Fish Passage Partnerships in Alameda Creek Watershed
9:00am - 5:00pm
Tour Coordinators: Leonard Ash, Alameda County Water District; Dr. Joe Merz, Cramer Fish Sciences; Scott Chenue and Randall Renn, San Francisco Public Utilities Commission; Claire Buchanan, California Trout; Joe Sullivan, East Bay Regional Park District; Jeff Miller, Alameda Creek Alliance
The Alameda County Water District (ACWD), San Francisco Public Utilities Commission (SFPUC) and California Trout (CalTrout) are collaborating to propose a tour of Alameda Creek to highlight fish passage improvements and fish monitoring in the watershed. Moving upstream, Alameda Creek gives way from a flood control channel in a dense urban and suburban setting to a natural stream with an intact riparian canopy and diverse substrate. Alameda supports a self-sustaining population of wild resident O. Mykiss and provides habitat for Chinook salmon near the southern extent of their range as well as multiple species of lamprey.

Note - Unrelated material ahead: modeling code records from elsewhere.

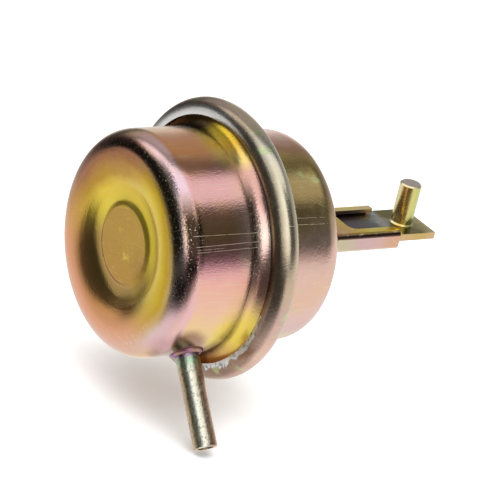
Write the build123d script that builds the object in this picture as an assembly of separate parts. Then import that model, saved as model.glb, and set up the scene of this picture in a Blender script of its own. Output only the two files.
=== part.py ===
from build123d import *
from math import cos, radians, sin
import os

# Vacuum fuel shut-off valve, in millimetres.
# X runs along the valve, from the vacuum end to the hook. +Z is the way the hook pin stands.
# The origin is the middle of the flat mounting face at the back of the rear shell.

# Canister
can_length = 40.35
rear_can_diameter = 42.2
shell_sheet = 0.9
front_corner_radius = 5.0
front_slope = 0.8
crest_inset = 7.3
crest_blend = 10.0
dish_depth = 2.3
dish_rise_width = 5.3
dish_blend = 5.0
pad_seat_width = 1.4
pad_step = 0.5
pad_step_width = 0.9
pad_blend = 1.0
rear_corner_radius = 4.8
rear_root_radius = 1.2

# Crimped rim: the rear shell's edge is rolled forward over the front shell's flange
rim_diameter = 56.0
rim_width = 5.5
rim_bead_radius = 2.8
rim_setback = 22.05
rim_lip_turn = 12.0
flare_radius = 3.8
flange_seat = 1.4
flange_clearance = 0.05

# Vacuum nipple, square to the valve's axis
nipple_diameter = 4.8
nipple_bore = 3.2
nipple_root_diameter = 5.4
nipple_root_show = 0.1
nipple_setback = 11.35
nipple_reach = 41.6
nipple_clock = 42.0
nipple_inset = 0.8
nipple_chamfer = 0.15
braze_width = 0.7
braze_height = 0.5
braze_foot = 0.3

# Guide tube folded from one sheet
guide_length = 24.8
guide_width = 12.8
guide_sheet = 0.8
guide_bend = 1.0
slot_width = 8.0
slot_end_clearance = 0.65
slot_corner = 1.8
lip_corner = 0.35
seam_gap = 0.12
foot_width = 9.0
foot_reach = 5.0
foot_bend = 0.1

# Slider bar and hook pin
bar_width = 10.9
bar_thickness = 1.5
bar_reach = 34.6
bar_edge = 0.12
tang_width = 7.0
bar_above = 0.4
bar_below = 0.65
pin_diameter = 4.5
pin_height = 8.85
pin_from_bar_end = 5.0
pin_chamfer = 0.3
pin_foot = 0.3
spigot_diameter = 3.4
peen_diameter = 4.4
peen_depth = 0.5

# Travel
stroke = 13.0
bumper_gap = 0.3

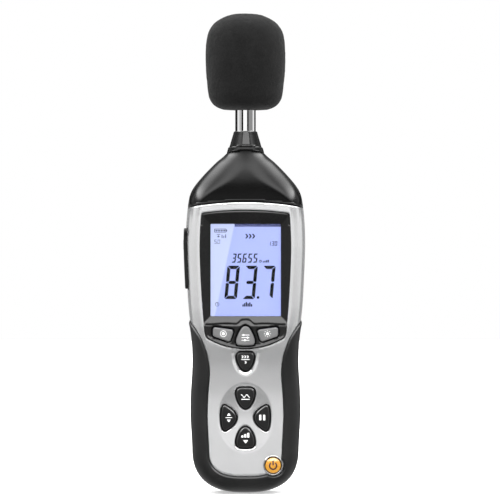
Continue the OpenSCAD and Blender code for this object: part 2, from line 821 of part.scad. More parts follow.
module battery_door_pad() {
    seated([0.25, 0.25, 0.25])
        box([-13, rear_depth - door_t - 0.95, 30], [13, rear_depth - door_t - 0.05, 110]);
}

module screw_head(at, head_y, r, shaft_r, tip_y) {
    difference() {
        union() {
            rod_y(r, head_y - 1.2, head_y, at);
            rod_y(shaft_r, tip_y, head_y - 1, at);
        }
        translate([at[0], head_y, at[1]]) {
            cube([3.2, 1.4, 0.7], center = true);
            cube([0.7, 1.4, 3.2], center = true);
        }
    }
}

module battery_door_screw() {
    seated([0.7, 0.7, 0.7])
        screw_head([0, door_screw_z], rear_depth - 0.15, 2.5, 1.25, 15.5);
}

module casing_screws() {
    seated([0.7, 0.7, 0.7])
        for (p = screw_places)
            screw_head(p, rear_depth - 5.25, 2.5, 1.05, -8);
}

module tripod_insert() {
    seated([0.75, 0.6, 0.3]) difference() {
        rod_y(5, rear_depth - tripod_depth + 0.02, rear_depth, [0, tripod_z]);
        rod_y(tripod_r, 0, 30, [0, tripod_z]);
    }
}

module rating_plate() {
    seated([0.6, 0.6, 0.62])
        box([-16, rear_depth + 0.02, 154], [16, rear_depth + 0.25, 168]);
}

// ---------------------------------------------------------------- ports

usb_at = 157;
jack_at = 150;
dc_at = 139.5;
trim_at = 130.5;
panel_x0 = -33.4;
panel_x1 = -32;

module port_cover() {
    seated([0.1, 0.1, 0.1]) {
        box([-port_out, port_y - port_w / 2, port_z - port_l / 2],
            [-port_in, port_y + port_w / 2, port_z + port_l / 2]);
        box([-port_out, port_y - port_w / 2 - 1.4, port_z + port_l / 2 - 5],
            [-port_out + 1, port_y - port_w / 2 + 1, port_z + port_l / 2 - 0.5]);
    }
}

module port_cover_anchor() {
    seated([0.1, 0.1, 0.1])
        box([-port_in - 1.2, port_y + port_w / 2 + 0.5, port_z - 15],
            [-port_in + 3.4, port_y + port_w / 2 + 1.6, port_z + 15]);
}

module port_panel() {
    seated([0.08, 0.08, 0.08]) difference() {
        translate([0, 0, port_z - 20])
            linear_extrude(40)
                polygon([[panel_x0, port_y + 6.9], [panel_x0, port_y - 2.6],
                    [panel_x1 - 0.3, port_y - 6.9], [panel_x1, port_y - 6.9],
                    [panel_x1, port_y + 6.9]]);
        box([-40, port_y - 4.1, usb_at - 4.1], [-30, port_y + 0.3, usb_at + 4.1]);
        rod_x(2.6, -40, -30, port_y, jack_at);
        rod_x(4, -40, -30, port_y, dc_at);
        rod_x(2, -40, -30, port_y, trim_at);
    }
}

module usb_socket() {
    seated([0.75, 0.75, 0.77]) difference() {
        box([panel_x0 + 0.2, port_y - 3.9, usb_at - 3.9], [-24.5, port_y + 0.1, usb_at + 3.9]);
        box([-40, port_y - 3.5, usb_at - 3.4], [-27, port_y - 0.3, usb_at + 3.4]);
    }
    seated([0.05, 0.05, 0.05])
        box([-33, port_y - 2.5, usb_at - 2.4], [-26.9, port_y - 1.6, usb_at + 2.4]);
}

module output_jack() {
    seated([0.07, 0.07, 0.07]) difference() {
        union() {
            rod_x(2.5, panel_x0 - 0.6, -31, port_y, jack_at);
            box([panel_x1 + 0.1, port_y - 3, jack_at - 2.9], [-21, port_y + 3, jack_at + 2.9]);
        }
        rod_x(1.8, -40, -23, port_y, jack_at);
    }
}

module dc_jack() {
    seated([0.07, 0.07, 0.07]) difference() {
        union() {
            rod_x(3.9, panel_x0 + 0.1, -31, port_y, dc_at);
            box([panel_x1 + 0.1, port_y - 4.2, dc_at - 4.6], [-20.5, port_y + 4.5, dc_at + 4.6]);
        }
        rod_x(2.85, -40, -24.5, port_y, dc_at);
    }
    seated([0.8, 0.8, 0.8]) rod_x(1, panel_x0 + 1, -24, port_y, dc_at);
}

module trimmer_body() {
    seated([0.15, 0.3, 0.6]) difference() {
        box([-30.5, port_y - 3.2, trim_at - 3.2], [-26, port_y + 3.2, trim_at + 3.2]);
        rod_x(1.8, -31, -28.4, port_y, trim_at);
    }
}

module trimmer_rotor() {
    seated([0.85, 0.85, 0.8]) difference() {
        rod_x(1.7, panel_x0 + 1.6, -28.6, port_y, trim_at);
        box([panel_x0 + 1, port_y - 0.25, trim_at - 2], [panel_x0 + 2.4, port_y + 0.25, trim_at + 2]);
    }
}

// ---------------------------------------------------------------- nodes

front_casing();
rear_casing();
nose_cover();
front_grip();
rear_grip();
neck_collar();
display_bezel();
display_lens();
lcd_glass();
lcd_backlight();
lcd_connector();
main_board();
board_components();
keypad_mat();
key_record();
key_setup();
key_backlight();
key_time_weighting();
key_frequency_weighting();
key_max_min();
key_hold();
key_level_range();
key_power();
power_key_ring();
mic_tube();
mic_capsule();
mic_diaphragm();
mic_grid();
mic_lead();
preamp_board();
tube_seal();
windscreen();
battery_holder();
battery_upper_left();
battery_upper_right();
battery_lower_left();
battery_lower_right();
battery_plates();
battery_springs();
battery_door();
battery_door_pad();
battery_door_screw();
casing_screws();
tripod_insert();
port_cover();
port_cover_anchor();
port_panel();
usb_socket();
dc_jack();
output_jack();
trimmer_body();
trimmer_rotor();
rating_plate();
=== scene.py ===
import math
import bpy
import numpy as np
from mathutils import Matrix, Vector, noise
from mathutils.geometry import delaunay_2d_cdt


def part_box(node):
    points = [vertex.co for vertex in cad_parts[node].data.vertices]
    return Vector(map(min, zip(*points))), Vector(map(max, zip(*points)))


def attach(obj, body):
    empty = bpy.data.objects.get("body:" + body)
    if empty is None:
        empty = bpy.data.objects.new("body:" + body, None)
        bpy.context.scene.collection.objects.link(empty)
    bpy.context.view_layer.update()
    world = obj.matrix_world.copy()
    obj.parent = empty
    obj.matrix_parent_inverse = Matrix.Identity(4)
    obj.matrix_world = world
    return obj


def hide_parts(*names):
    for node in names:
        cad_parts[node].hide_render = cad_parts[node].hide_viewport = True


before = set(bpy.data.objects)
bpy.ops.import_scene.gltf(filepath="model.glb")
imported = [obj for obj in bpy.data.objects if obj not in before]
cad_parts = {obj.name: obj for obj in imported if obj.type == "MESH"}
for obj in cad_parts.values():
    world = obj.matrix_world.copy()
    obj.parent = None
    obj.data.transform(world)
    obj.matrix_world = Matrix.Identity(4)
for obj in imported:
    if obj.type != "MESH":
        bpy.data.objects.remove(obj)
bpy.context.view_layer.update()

# Everything below is in millimetres from the middle of the base, with y = 0 on the
# casing's parting plane and the front towards -y.
PART_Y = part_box("front_casing")[1][1]
BASE_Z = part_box("front_grip")[0][2]


def to_frame(p):
    p = np.asarray(p, float) / 1000.0
    return p + np.array([0.0, PART_Y, BASE_Z])


def from_frame(p):
    return (np.asarray(p, float) - np.array([0.0, PART_Y, BASE_Z])) * 1000.0


def cad(node):
    lo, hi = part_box(node)
    return from_frame(lo), from_frame(hi)


# ------------------------------------------------------------ materials

MICRON = 1e-6


def feed(nt, node, values):
    """Sets inputs of a node: a socket is linked, and anything else is the input's value."""
    for key, value in values.items():
        if isinstance(value, bpy.types.NodeSocket):
            nt.links.new(value, node.inputs[key])
        else:
            node.inputs[key].default_value = value


def add(nt, kind, output, values, **settings):
    """A new node with its settings and inputs. Returns one of its outputs."""
    node = nt.nodes.new("ShaderNode" + kind)
    for key, value in settings.items():
        setattr(node, key, value)
    feed(nt, node, values)
    return node.outputs[output]


def nodes_of(name):
    m = bpy.data.materials.new(name)
    m.use_nodes = True
    return m, m.node_tree, m.node_tree.nodes["Principled BSDF"]


def place_in(nt):
    return add(nt, "TexCoord", "Object", {})


def mix_colour(nt, fac, a, b):
    return add(nt, "Mix", "Result", {"Factor": fac, "A": a, "B": b}, data_type="RGBA")


def noise_at(nt, scale, detail, rough=0.55):
    return add(nt, "TexNoise", "Fac", {"Scale": scale, "Detail": detail, "Roughness": rough, "Vector": place_in(nt)})


def ramp(nt, fac, lo, hi, a, b, **settings):
    values = {"From Min": lo, "From Max": hi, "To Min": a, "To Max": b, "Value": fac}
    return add(nt, "MapRange", "Result", values, **settings)


def bump(nt, height, strength, distance):
    return add(nt, "Bump", "Normal", {"Strength": strength, "Distance": distance, "Height": height})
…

ACWD will host the first stop at their downstream fish ladder at their rubber bladder dams in Fremont. After completion of the ladder in December 2022, anadromous fish had access to Alameda Creek for the first time in 50 years. ACWD will talk about the history of fish passage efforts in the lower watershed by myriad partners through challenging infrastructure, how they coordinated their effort with Alameda County Flood Control and Water Conservation District, and how Cramer Fish Sciences has assisted with monitoring fish movement past the ladder.
Moving upstream, the next stop will be at the Sunol Valley Fish Passage project site where the last major barrier to anadromous fish, a PG&E gas pipeline, remains on the mainstem Alameda Creek. CalTrout, the project lead, will bring tour participants to the barrier location within an active working quarry and discuss implementation plans which will begin in June 2025 as well as their post-project fish monitoring strategy.
The last stop on the tour will be in the upper watershed at the Sunol Regional Wilderness where SFPUC will provide some history of their fish passage improvement and related infrastructure projects as well as their longstanding and extensive fisheries monitoring program that incorporates electrofishing, fish trapping, PIT tagging, spawning, benthic macroinvertebrate and snorkel surveys. There will be time before departing back to Santa Cruz, for tour participants to explore the wilderness preserve as it is a truly unique wild area in the Bay Area. Additional collaborators on the tour include East Bay Regional Park District and Alameda Creek Alliance.
Due to access and space limitations at the three proposed tour stops, 20 tour participants is the maximum we can accommodate. Transportation from Santa Cruz to Alameda Creek would be optimal in 12-person vans or a “mini bus” that seats 26. The travel time from Santa Cruz to Fremont at the fish ladder is just over 1 hour. The distance between each tour stop is no more than 20 minutes. The travel time home from Sunol Regional Wilderness is likely closer to 90 minutes with anticipated commuter traffic.